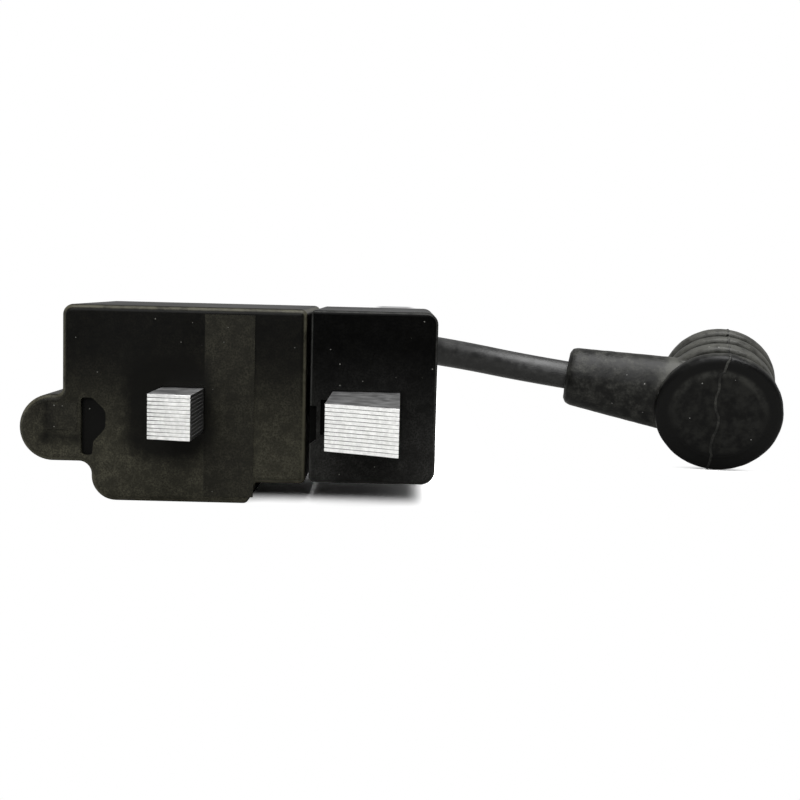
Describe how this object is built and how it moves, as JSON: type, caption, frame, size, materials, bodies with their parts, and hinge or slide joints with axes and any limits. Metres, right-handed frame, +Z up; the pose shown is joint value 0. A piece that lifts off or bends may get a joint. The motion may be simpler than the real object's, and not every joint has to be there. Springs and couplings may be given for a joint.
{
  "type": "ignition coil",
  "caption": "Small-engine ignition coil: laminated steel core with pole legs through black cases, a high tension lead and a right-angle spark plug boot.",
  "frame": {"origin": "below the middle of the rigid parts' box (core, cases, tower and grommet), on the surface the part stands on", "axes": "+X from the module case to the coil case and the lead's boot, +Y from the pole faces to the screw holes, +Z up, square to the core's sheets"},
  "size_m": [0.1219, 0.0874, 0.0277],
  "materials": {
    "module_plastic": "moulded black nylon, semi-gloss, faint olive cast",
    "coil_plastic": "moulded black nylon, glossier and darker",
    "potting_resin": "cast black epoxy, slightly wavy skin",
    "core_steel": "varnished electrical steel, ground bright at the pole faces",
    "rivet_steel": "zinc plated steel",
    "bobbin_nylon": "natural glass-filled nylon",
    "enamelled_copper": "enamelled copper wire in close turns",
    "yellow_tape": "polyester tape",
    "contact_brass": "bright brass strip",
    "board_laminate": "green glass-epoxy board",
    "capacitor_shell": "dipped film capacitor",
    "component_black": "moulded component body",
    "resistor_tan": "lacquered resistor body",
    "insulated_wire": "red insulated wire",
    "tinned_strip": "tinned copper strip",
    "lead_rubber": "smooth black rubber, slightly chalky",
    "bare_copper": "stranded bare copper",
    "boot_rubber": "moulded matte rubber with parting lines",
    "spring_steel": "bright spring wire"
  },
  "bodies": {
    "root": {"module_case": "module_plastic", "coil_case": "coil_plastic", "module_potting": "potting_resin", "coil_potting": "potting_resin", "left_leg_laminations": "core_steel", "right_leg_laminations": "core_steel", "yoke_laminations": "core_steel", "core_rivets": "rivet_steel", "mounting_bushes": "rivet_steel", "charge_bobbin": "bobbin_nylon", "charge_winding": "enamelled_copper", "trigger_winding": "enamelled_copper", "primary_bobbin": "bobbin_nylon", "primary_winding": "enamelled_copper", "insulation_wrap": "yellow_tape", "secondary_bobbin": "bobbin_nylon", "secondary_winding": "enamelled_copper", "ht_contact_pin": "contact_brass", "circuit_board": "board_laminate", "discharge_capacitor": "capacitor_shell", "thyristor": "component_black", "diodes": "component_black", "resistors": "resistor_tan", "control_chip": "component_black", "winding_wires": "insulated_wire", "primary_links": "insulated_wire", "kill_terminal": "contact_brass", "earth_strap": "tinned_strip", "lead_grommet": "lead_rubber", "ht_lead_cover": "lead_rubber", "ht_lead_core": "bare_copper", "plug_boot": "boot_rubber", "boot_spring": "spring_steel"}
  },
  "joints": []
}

· · · ·

# Exercise prompt:
Output the listing above exactly as it appears.

# Answer for the task:
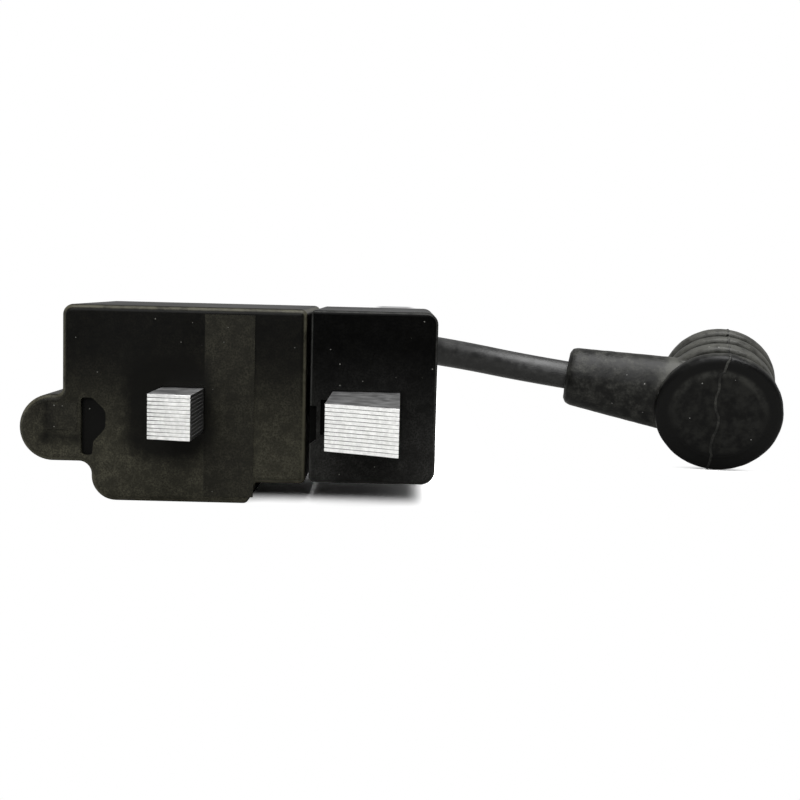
Describe how this object is built and how it moves, as JSON: type, caption, frame, size, materials, bodies with their parts, and hinge or slide joints with axes and any limits. Metres, right-handed frame, +Z up; the pose shown is joint value 0. A piece that lifts off or bends may get a joint. The motion may be simpler than the real object's, and not every joint has to be there. Springs and couplings may be given for a joint.
{
  "type": "ignition coil",
  "caption": "Small-engine ignition coil: laminated steel core with pole legs through black cases, a high tension lead and a right-angle spark plug boot.",
  "frame": {"origin": "below the middle of the rigid parts' box (core, cases, tower and grommet), on the surface the part stands on", "axes": "+X from the module case to the coil case and the lead's boot, +Y from the pole faces to the screw holes, +Z up, square to the core's sheets"},
  "size_m": [0.1219, 0.0874, 0.0277],
  "materials": {
    "module_plastic": "moulded black nylon, semi-gloss, faint olive cast",
    "coil_plastic": "moulded black nylon, glossier and darker",
    "potting_resin": "cast black epoxy, slightly wavy skin",
    "core_steel": "varnished electrical steel, ground bright at the pole faces",
    "rivet_steel": "zinc plated steel",
    "bobbin_nylon": "natural glass-filled nylon",
    "enamelled_copper": "enamelled copper wire in close turns",
    "yellow_tape": "polyester tape",
    "contact_brass": "bright brass strip",
    "board_laminate": "green glass-epoxy board",
    "capacitor_shell": "dipped film capacitor",
    "component_black": "moulded component body",
    "resistor_tan": "lacquered resistor body",
    "insulated_wire": "red insulated wire",
    "tinned_strip": "tinned copper strip",
    "lead_rubber": "smooth black rubber, slightly chalky",
    "bare_copper": "stranded bare copper",
    "boot_rubber": "moulded matte rubber with parting lines",
    "spring_steel": "bright spring wire"
  },
  "bodies": {
    "root": {"module_case": "module_plastic", "coil_case": "coil_plastic", "module_potting": "potting_resin", "coil_potting": "potting_resin", "left_leg_laminations": "core_steel", "right_leg_laminations": "core_steel", "yoke_laminations": "core_steel", "core_rivets": "rivet_steel", "mounting_bushes": "rivet_steel", "charge_bobbin": "bobbin_nylon", "charge_winding": "enamelled_copper", "trigger_winding": "enamelled_copper", "primary_bobbin": "bobbin_nylon", "primary_winding": "enamelled_copper", "insulation_wrap": "yellow_tape", "secondary_bobbin": "bobbin_nylon", "secondary_winding": "enamelled_copper", "ht_contact_pin": "contact_brass", "circuit_board": "board_laminate", "discharge_capacitor": "capacitor_shell", "thyristor": "component_black", "diodes": "component_black", "resistors": "resistor_tan", "control_chip": "component_black", "winding_wires": "insulated_wire", "primary_links": "insulated_wire", "kill_terminal": "contact_brass", "earth_strap": "tinned_strip", "lead_grommet": "lead_rubber", "ht_lead_cover": "lead_rubber", "ht_lead_core": "bare_copper", "plug_boot": "boot_rubber", "boot_spring": "spring_steel"}
  },
  "joints": []
}